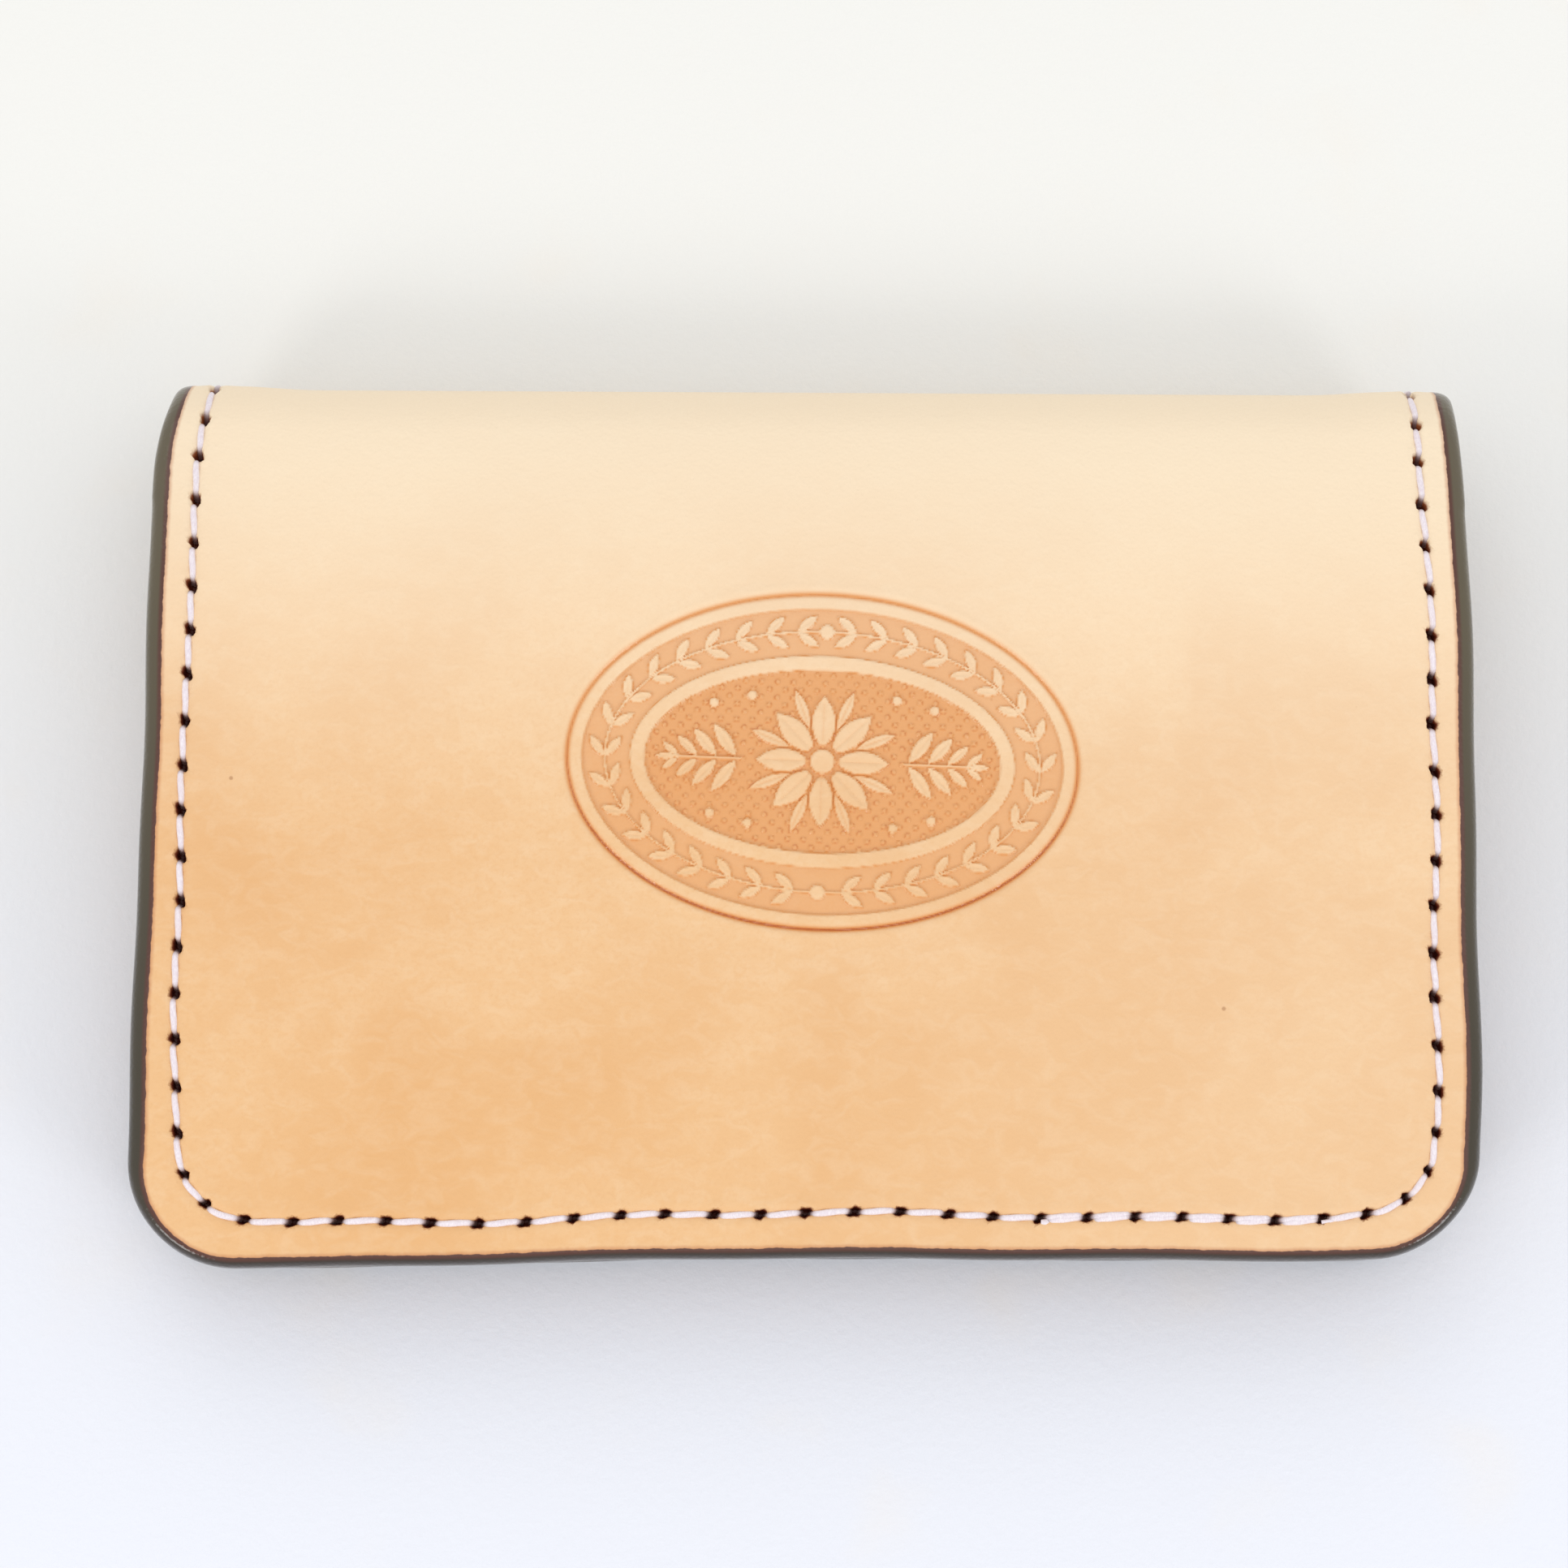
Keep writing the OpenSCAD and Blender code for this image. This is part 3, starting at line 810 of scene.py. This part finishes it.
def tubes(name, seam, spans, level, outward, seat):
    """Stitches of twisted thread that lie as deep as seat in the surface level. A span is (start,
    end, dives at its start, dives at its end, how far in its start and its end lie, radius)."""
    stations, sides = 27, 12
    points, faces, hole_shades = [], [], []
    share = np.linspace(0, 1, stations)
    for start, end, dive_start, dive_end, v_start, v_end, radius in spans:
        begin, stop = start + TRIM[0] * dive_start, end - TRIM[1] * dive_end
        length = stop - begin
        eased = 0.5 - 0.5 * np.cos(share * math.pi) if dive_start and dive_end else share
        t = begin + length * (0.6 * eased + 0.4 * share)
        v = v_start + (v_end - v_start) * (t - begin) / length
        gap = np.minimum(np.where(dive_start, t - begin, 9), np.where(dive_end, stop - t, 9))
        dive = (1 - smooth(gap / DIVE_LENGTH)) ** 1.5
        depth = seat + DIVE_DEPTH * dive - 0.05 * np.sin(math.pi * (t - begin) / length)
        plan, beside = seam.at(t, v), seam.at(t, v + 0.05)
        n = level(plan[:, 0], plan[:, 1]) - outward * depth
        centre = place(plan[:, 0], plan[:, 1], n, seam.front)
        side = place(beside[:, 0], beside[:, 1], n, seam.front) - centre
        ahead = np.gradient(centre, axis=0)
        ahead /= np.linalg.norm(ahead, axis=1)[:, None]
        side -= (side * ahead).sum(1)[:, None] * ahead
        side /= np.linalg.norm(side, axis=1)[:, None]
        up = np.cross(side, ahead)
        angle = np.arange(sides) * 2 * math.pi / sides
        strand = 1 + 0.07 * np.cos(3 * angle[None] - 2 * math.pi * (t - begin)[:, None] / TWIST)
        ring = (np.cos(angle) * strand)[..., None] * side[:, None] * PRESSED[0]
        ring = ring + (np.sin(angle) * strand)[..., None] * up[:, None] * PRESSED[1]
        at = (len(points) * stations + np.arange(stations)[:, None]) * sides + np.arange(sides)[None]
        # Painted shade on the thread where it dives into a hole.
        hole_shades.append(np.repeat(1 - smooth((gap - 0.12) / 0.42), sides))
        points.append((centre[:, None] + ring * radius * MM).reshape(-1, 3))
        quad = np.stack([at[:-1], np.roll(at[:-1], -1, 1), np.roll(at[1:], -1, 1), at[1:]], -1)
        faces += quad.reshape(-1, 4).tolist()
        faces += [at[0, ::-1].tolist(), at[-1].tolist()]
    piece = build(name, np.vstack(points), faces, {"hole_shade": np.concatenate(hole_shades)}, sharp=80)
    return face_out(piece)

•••

Work required: Give the material above again, word for word.

Expected answer:
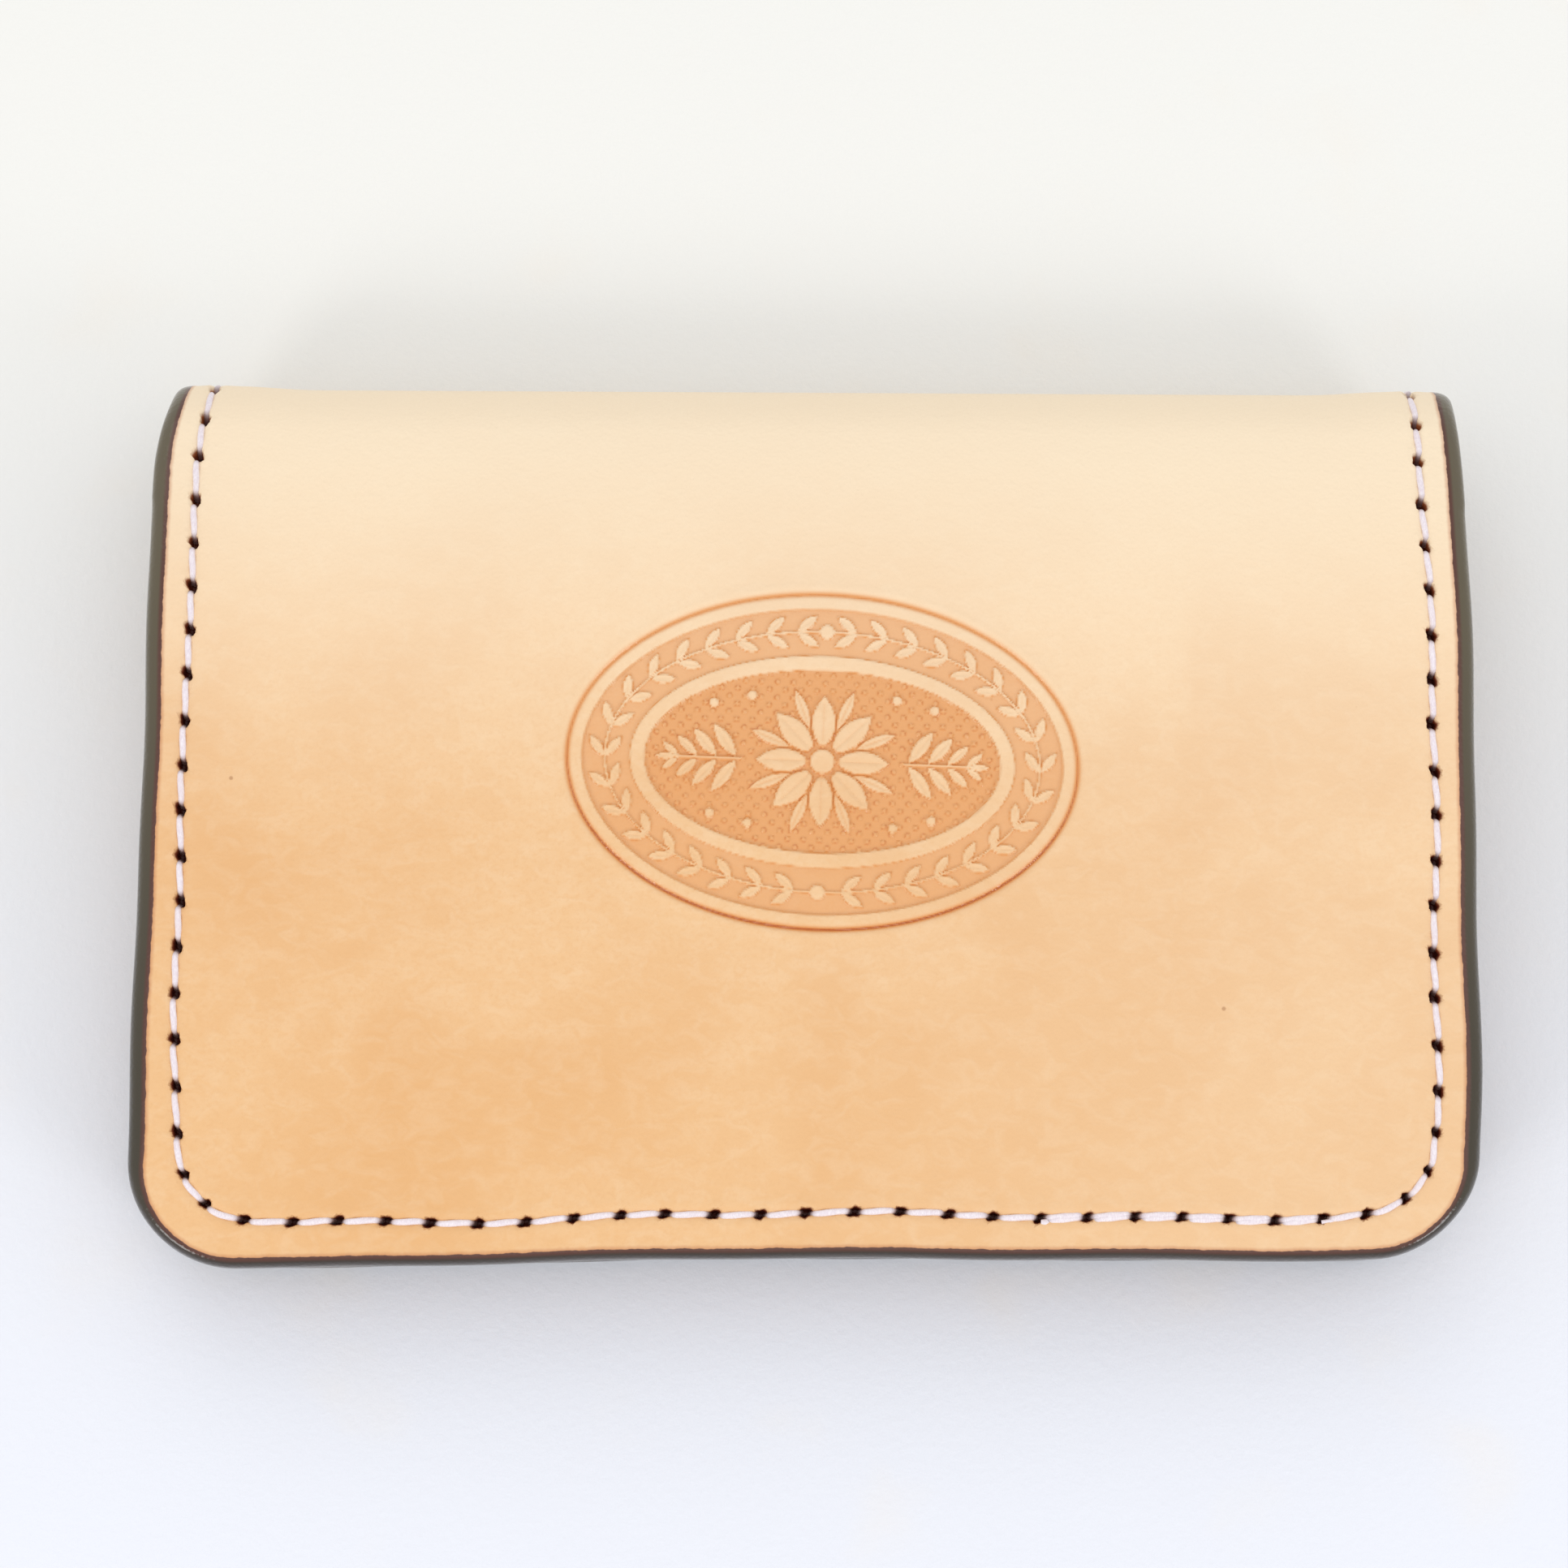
Keep writing the OpenSCAD and Blender code for this image. This is part 3, starting at line 810 of scene.py. This part finishes it.
def tubes(name, seam, spans, level, outward, seat):
    """Stitches of twisted thread that lie as deep as seat in the surface level. A span is (start,
    end, dives at its start, dives at its end, how far in its start and its end lie, radius)."""
    stations, sides = 27, 12
    points, faces, hole_shades = [], [], []
    share = np.linspace(0, 1, stations)
    for start, end, dive_start, dive_end, v_start, v_end, radius in spans:
        begin, stop = start + TRIM[0] * dive_start, end - TRIM[1] * dive_end
        length = stop - begin
        eased = 0.5 - 0.5 * np.cos(share * math.pi) if dive_start and dive_end else share
        t = begin + length * (0.6 * eased + 0.4 * share)
        v = v_start + (v_end - v_start) * (t - begin) / length
        gap = np.minimum(np.where(dive_start, t - begin, 9), np.where(dive_end, stop - t, 9))
        dive = (1 - smooth(gap / DIVE_LENGTH)) ** 1.5
        depth = seat + DIVE_DEPTH * dive - 0.05 * np.sin(math.pi * (t - begin) / length)
        plan, beside = seam.at(t, v), seam.at(t, v + 0.05)
        n = level(plan[:, 0], plan[:, 1]) - outward * depth
        centre = place(plan[:, 0], plan[:, 1], n, seam.front)
        side = place(beside[:, 0], beside[:, 1], n, seam.front) - centre
        ahead = np.gradient(centre, axis=0)
        ahead /= np.linalg.norm(ahead, axis=1)[:, None]
        side -= (side * ahead).sum(1)[:, None] * ahead
        side /= np.linalg.norm(side, axis=1)[:, None]
        up = np.cross(side, ahead)
        angle = np.arange(sides) * 2 * math.pi / sides
        strand = 1 + 0.07 * np.cos(3 * angle[None] - 2 * math.pi * (t - begin)[:, None] / TWIST)
        ring = (np.cos(angle) * strand)[..., None] * side[:, None] * PRESSED[0]
        ring = ring + (np.sin(angle) * strand)[..., None] * up[:, None] * PRESSED[1]
        at = (len(points) * stations + np.arange(stations)[:, None]) * sides + np.arange(sides)[None]
        # Painted shade on the thread where it dives into a hole.
        hole_shades.append(np.repeat(1 - smooth((gap - 0.12) / 0.42), sides))
        points.append((centre[:, None] + ring * radius * MM).reshape(-1, 3))
        quad = np.stack([at[:-1], np.roll(at[:-1], -1, 1), np.roll(at[1:], -1, 1), at[1:]], -1)
        faces += quad.reshape(-1, 4).tolist()
        faces += [at[0, ::-1].tolist(), at[-1].tolist()]
    piece = build(name, np.vstack(points), faces, {"hole_shade": np.concatenate(hole_shades)}, sharp=80)
    return face_out(piece)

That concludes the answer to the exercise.